Consult your advisor: Details vary (e.g., SGO eligibility, state participation, seniors’ deduction thresholds and phase-outs).
Give from the heart: Tax benefits help—but your impact matters most.
Sources (for internal QA)
Public Law 119-21 (One Big Beautiful Bill Act), enacted July 4, 2025.
IRS/Treasury guidance on OBBBA: seniors’ deduction availability to itemizers and standard filers; phase-out thresholds and rate; effective dates.
Reputable charitable-giving summaries on universal deduction scope, AGI floor, top-bracket cap, corporate 1% floor, and SGO credit mechanics.

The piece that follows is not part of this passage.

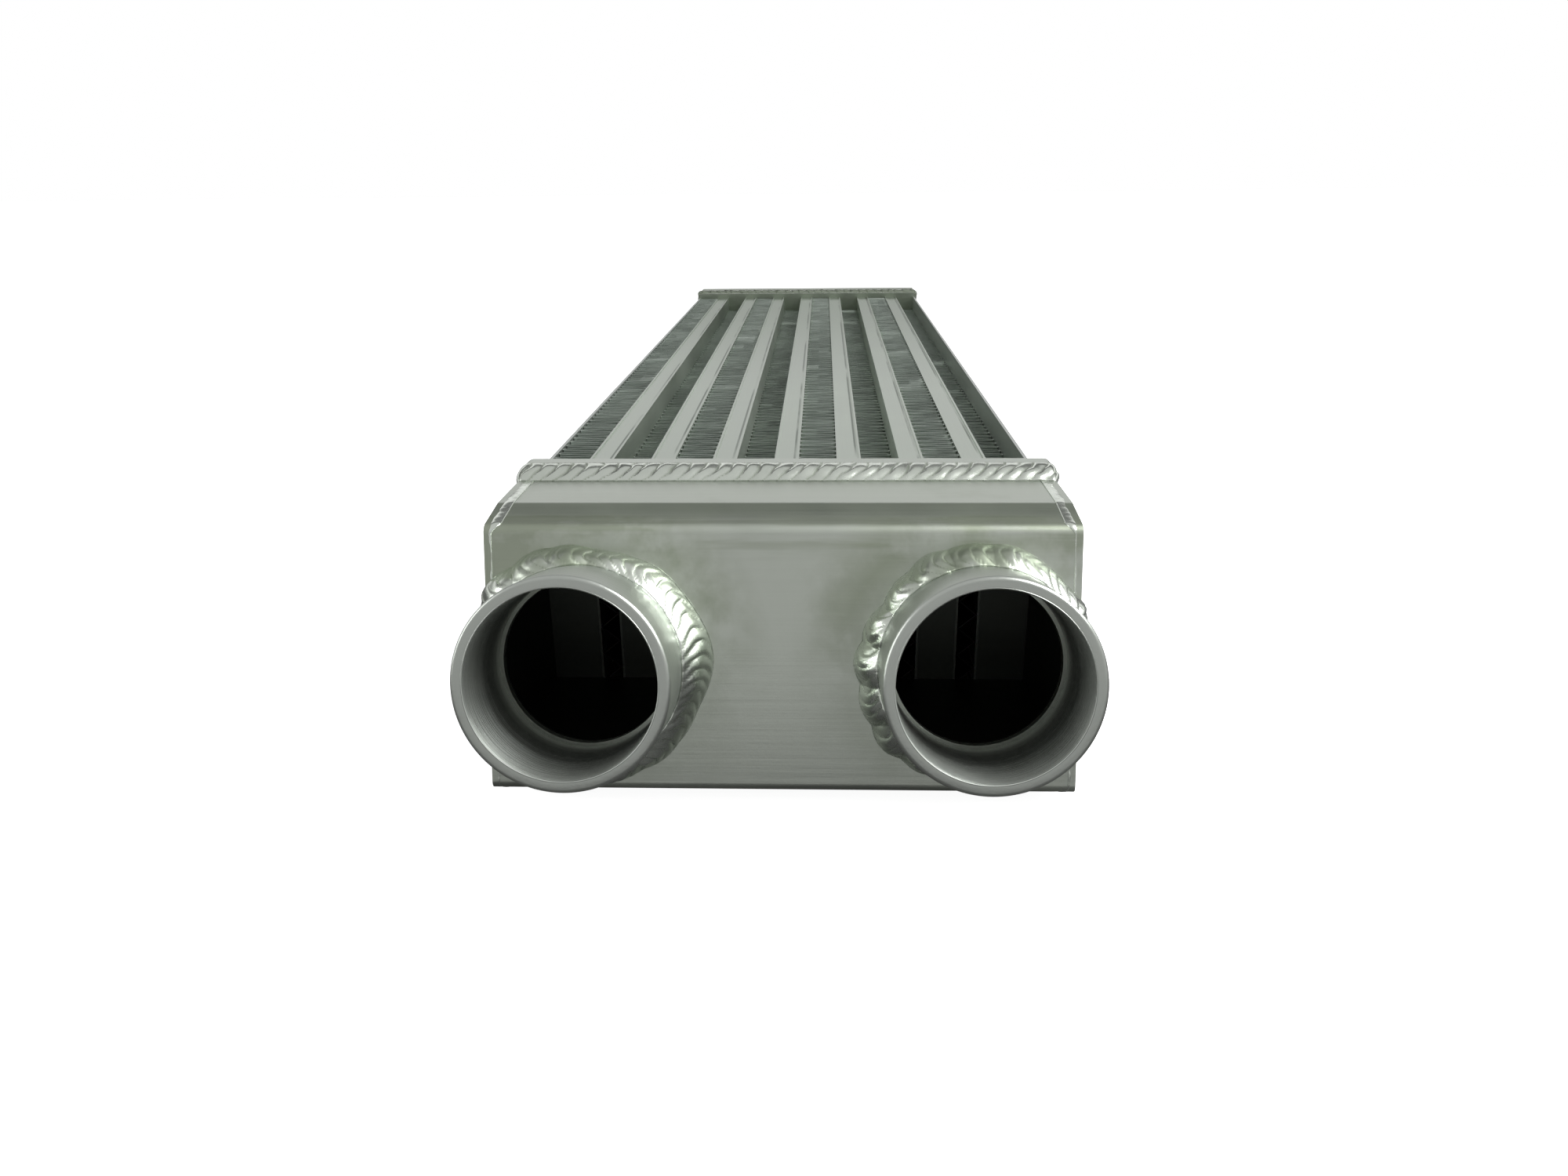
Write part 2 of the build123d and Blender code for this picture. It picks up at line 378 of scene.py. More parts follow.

How This Information Was Assimilated
- Benchmarked Industry Commentary
We began by reviewing how top financial firms and policy experts interpreted the bill, identifying trends, blind spots, and inconsistencies. - Analyzed the Bill Directly Using AI
We procured the full legislative text and ran it through three separate AI systems—each tasked with analyzing the document twice for clarity, contradictions, and key takeaways. - Compared AI Output Against Human Commentary
We cross-checked the AI-generated insights against the financial industry’s interpretations and refined the content where necessary to enhance clarity, accuracy, and practical use. - Human Oversight and Synthesis
Finally, experienced human reviewers interpreted, contextualized, and refined the output for nonprofit relevance and actionability.
Note: While we’ve aimed for precision, minor discrepancies may exist. Purely human interpretations often introduce greater variance—and occasionally, unintentional opinion masquerading as fact.